[TASK GOAL] In the entries, find all lines that hold the word "Blender" and copy them.

[DATA IN THIS EXERCISE]
────────────────────────────────────────
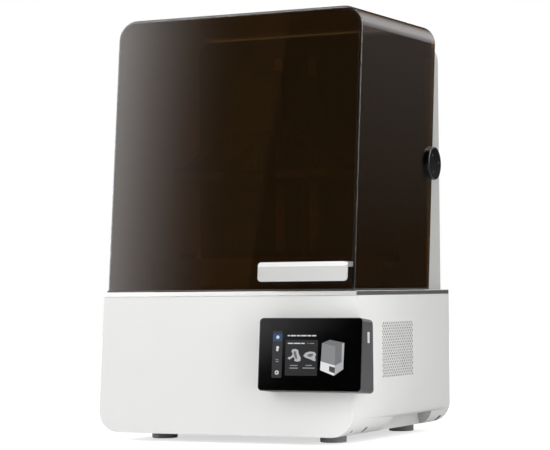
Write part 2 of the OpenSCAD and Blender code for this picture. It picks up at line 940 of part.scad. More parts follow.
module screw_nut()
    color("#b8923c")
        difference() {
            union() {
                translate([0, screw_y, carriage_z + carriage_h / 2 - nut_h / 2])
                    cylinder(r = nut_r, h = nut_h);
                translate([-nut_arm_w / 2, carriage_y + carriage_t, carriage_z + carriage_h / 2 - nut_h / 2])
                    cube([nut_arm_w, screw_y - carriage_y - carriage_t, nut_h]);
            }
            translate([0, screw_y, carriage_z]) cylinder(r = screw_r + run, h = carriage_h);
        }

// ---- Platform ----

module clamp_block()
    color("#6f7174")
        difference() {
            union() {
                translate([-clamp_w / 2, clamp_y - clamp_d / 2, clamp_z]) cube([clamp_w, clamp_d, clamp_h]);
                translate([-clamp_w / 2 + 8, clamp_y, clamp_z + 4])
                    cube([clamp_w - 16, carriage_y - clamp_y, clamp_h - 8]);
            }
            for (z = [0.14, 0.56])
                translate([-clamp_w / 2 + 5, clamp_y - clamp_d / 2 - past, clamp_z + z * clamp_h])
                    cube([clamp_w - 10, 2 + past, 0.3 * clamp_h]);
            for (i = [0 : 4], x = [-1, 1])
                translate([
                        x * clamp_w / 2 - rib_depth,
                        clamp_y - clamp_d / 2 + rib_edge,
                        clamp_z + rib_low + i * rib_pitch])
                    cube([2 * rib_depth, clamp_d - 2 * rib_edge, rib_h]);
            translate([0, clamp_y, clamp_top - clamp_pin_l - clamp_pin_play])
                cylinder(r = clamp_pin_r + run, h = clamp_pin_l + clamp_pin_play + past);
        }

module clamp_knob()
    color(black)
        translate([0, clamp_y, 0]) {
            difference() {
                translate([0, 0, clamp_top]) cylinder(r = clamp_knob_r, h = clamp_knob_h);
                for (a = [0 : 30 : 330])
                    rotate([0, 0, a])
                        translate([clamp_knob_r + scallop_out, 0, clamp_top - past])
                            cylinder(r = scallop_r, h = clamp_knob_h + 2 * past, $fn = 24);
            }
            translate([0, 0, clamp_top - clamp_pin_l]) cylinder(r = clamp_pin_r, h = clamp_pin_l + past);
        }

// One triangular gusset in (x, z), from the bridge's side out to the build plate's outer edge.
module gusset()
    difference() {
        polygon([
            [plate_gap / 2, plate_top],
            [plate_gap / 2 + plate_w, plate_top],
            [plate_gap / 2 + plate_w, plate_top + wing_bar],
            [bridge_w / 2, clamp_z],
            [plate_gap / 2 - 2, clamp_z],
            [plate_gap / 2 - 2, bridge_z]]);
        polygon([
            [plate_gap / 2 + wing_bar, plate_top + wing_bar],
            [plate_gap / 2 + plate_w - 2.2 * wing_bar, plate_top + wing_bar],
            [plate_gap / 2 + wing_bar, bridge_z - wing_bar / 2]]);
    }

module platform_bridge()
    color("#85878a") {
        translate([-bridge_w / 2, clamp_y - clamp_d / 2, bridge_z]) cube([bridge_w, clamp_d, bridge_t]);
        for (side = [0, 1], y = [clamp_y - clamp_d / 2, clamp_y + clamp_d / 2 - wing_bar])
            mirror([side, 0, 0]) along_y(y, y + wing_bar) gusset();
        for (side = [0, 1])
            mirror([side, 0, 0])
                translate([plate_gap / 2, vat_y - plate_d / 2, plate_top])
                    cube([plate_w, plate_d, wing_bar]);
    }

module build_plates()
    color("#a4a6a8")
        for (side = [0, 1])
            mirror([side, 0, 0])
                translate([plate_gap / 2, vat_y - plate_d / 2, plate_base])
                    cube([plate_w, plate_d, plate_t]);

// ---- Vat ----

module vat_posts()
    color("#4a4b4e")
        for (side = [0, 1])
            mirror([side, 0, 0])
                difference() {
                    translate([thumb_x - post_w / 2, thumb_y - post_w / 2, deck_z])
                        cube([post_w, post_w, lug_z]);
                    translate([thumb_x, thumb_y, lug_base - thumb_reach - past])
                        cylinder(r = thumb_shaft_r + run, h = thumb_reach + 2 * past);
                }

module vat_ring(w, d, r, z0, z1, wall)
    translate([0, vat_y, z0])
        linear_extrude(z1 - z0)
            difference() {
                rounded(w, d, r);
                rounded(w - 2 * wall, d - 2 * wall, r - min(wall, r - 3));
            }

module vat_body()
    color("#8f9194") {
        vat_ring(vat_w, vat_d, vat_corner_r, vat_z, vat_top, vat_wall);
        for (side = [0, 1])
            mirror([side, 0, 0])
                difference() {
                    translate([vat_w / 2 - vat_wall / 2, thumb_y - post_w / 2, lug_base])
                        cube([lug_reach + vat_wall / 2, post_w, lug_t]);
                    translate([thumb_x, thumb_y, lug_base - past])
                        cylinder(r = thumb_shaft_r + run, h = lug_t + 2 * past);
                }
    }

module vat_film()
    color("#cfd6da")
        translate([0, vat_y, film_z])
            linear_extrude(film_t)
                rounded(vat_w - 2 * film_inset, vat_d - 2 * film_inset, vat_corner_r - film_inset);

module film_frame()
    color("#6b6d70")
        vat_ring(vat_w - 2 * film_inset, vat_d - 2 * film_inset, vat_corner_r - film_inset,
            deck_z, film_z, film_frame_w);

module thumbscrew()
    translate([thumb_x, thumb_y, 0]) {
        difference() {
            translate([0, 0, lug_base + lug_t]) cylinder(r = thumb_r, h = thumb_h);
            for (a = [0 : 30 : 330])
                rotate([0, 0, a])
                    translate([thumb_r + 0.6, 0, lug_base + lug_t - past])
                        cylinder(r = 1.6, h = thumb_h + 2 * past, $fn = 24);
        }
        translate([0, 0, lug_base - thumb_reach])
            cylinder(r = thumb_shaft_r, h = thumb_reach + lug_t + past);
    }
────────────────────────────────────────
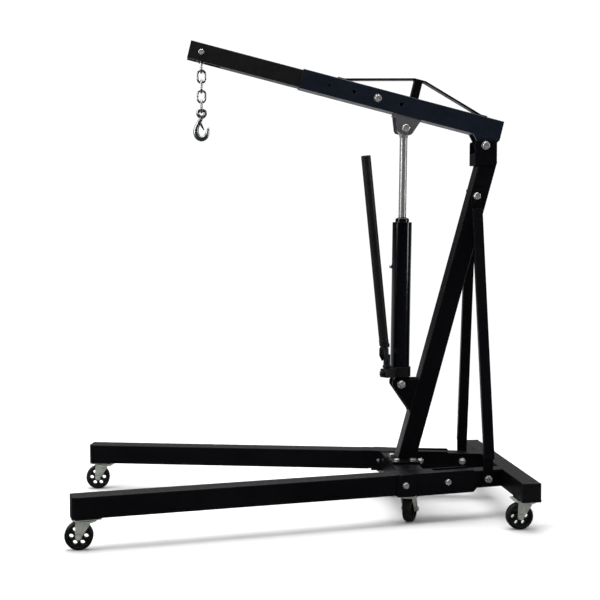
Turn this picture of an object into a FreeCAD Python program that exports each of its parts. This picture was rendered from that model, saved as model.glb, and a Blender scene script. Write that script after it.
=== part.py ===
────────────────────────────────────────
[OUTPUT OF THE EXERCISE]
Write part 2 of the OpenSCAD and Blender code for this picture. It picks up at line 940 of part.scad. More parts follow.
Turn this picture of an object into a FreeCAD Python program that exports each of its parts. This picture was rendered from that model, saved as model.glb, and a Blender scene script. Write that script after it.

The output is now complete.